= Directive =
The listing below is to be output in its exact form.

= Data segment =
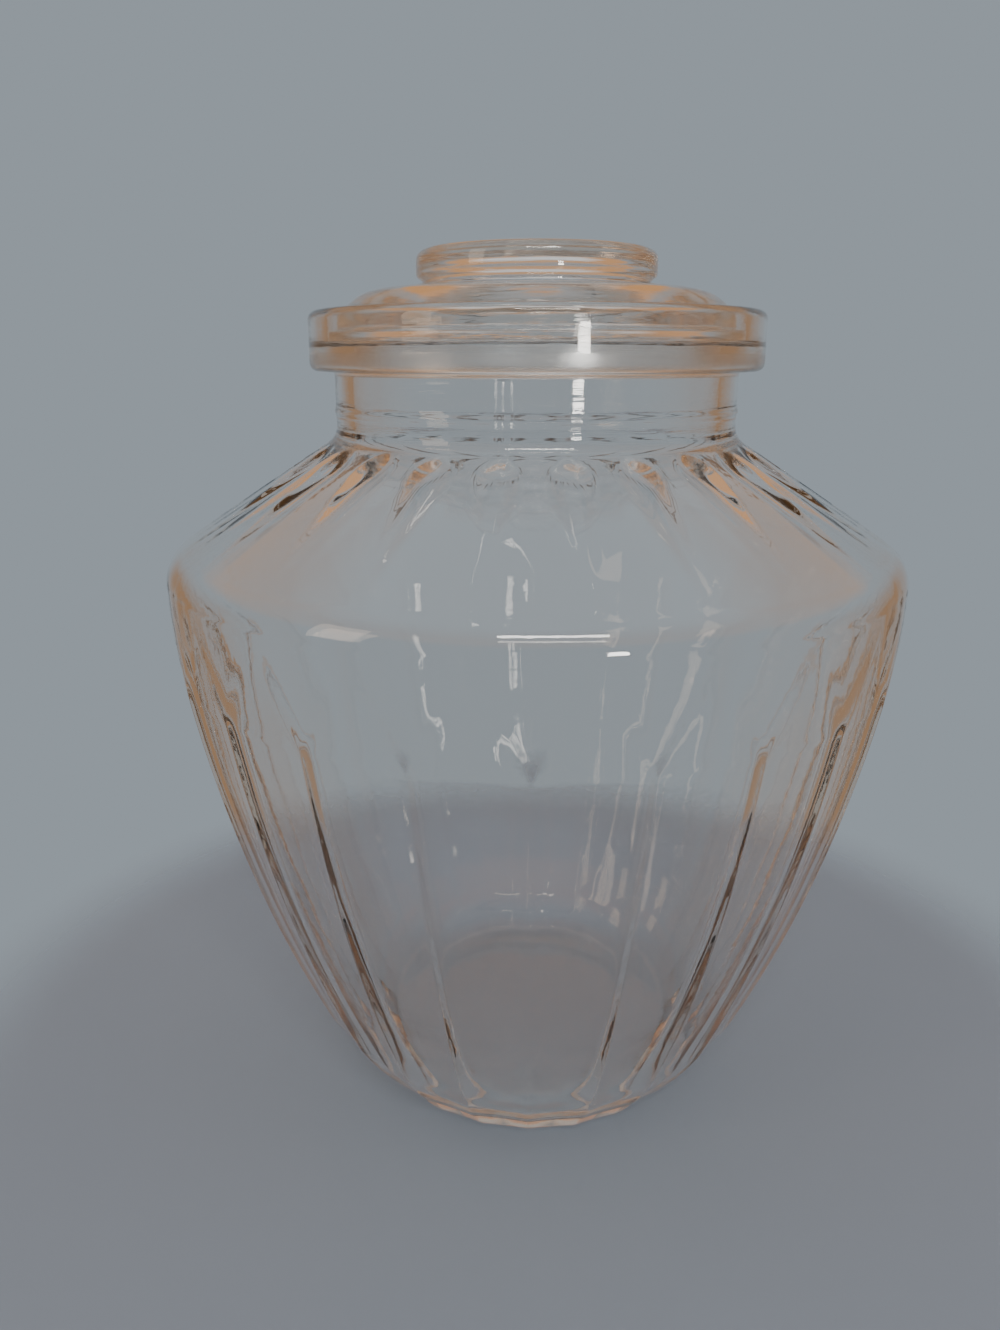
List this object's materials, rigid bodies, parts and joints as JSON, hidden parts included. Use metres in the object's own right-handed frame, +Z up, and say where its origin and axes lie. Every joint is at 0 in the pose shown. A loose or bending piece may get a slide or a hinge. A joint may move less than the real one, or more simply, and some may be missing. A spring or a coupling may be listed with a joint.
{
  "type": "glass canister",
  "caption": "Clear glass jar with a panelled body, fluted shoulder and thick collar, closed by a loose hollow glass lid with a wide knob.",
  "frame": {"origin": "centre of the foot, on the surface that the jar stands on", "axes": "+Z up along the jar's axis, out of the mouth; +X and +Y level, with a ridge between two panels facing -Y"},
  "size_m": [0.21, 0.21, 0.2512],
  "materials": {
    "jar_glass": "clear pressed glass, gloss",
    "lid_glass": "clear pressed glass, gloss"
  },
  "bodies": {
    "jar": {"jar": "jar_glass"},
    "lid": {"lid": "lid_glass"}
  },
  "joints": [
    {"name": "lid_lift", "type": "slide", "parent": "jar", "child": "lid", "axis": [0, 0, 1], "range_m": [0, 0.15]}
  ]
}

= Written reply =
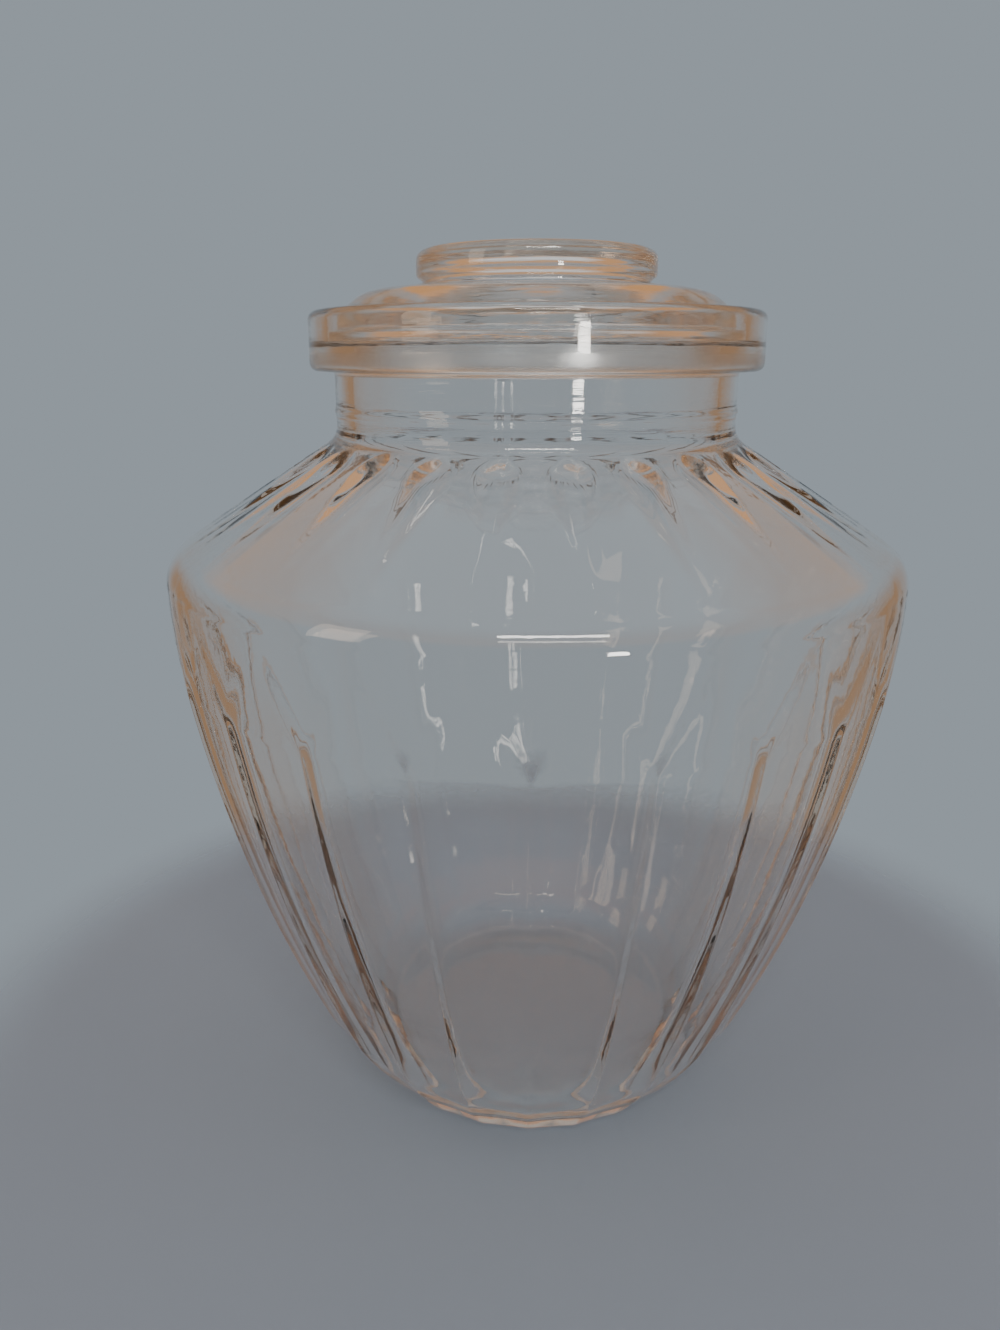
List this object's materials, rigid bodies, parts and joints as JSON, hidden parts included. Use metres in the object's own right-handed frame, +Z up, and say where its origin and axes lie. Every joint is at 0 in the pose shown. A loose or bending piece may get a slide or a hinge. A joint may move less than the real one, or more simply, and some may be missing. A spring or a coupling may be listed with a joint.
{
  "type": "glass canister",
  "caption": "Clear glass jar with a panelled body, fluted shoulder and thick collar, closed by a loose hollow glass lid with a wide knob.",
  "frame": {"origin": "centre of the foot, on the surface that the jar stands on", "axes": "+Z up along the jar's axis, out of the mouth; +X and +Y level, with a ridge between two panels facing -Y"},
  "size_m": [0.21, 0.21, 0.2512],
  "materials": {
    "jar_glass": "clear pressed glass, gloss",
    "lid_glass": "clear pressed glass, gloss"
  },
  "bodies": {
    "jar": {"jar": "jar_glass"},
    "lid": {"lid": "lid_glass"}
  },
  "joints": [
    {"name": "lid_lift", "type": "slide", "parent": "jar", "child": "lid", "axis": [0, 0, 1], "range_m": [0, 0.15]}
  ]
}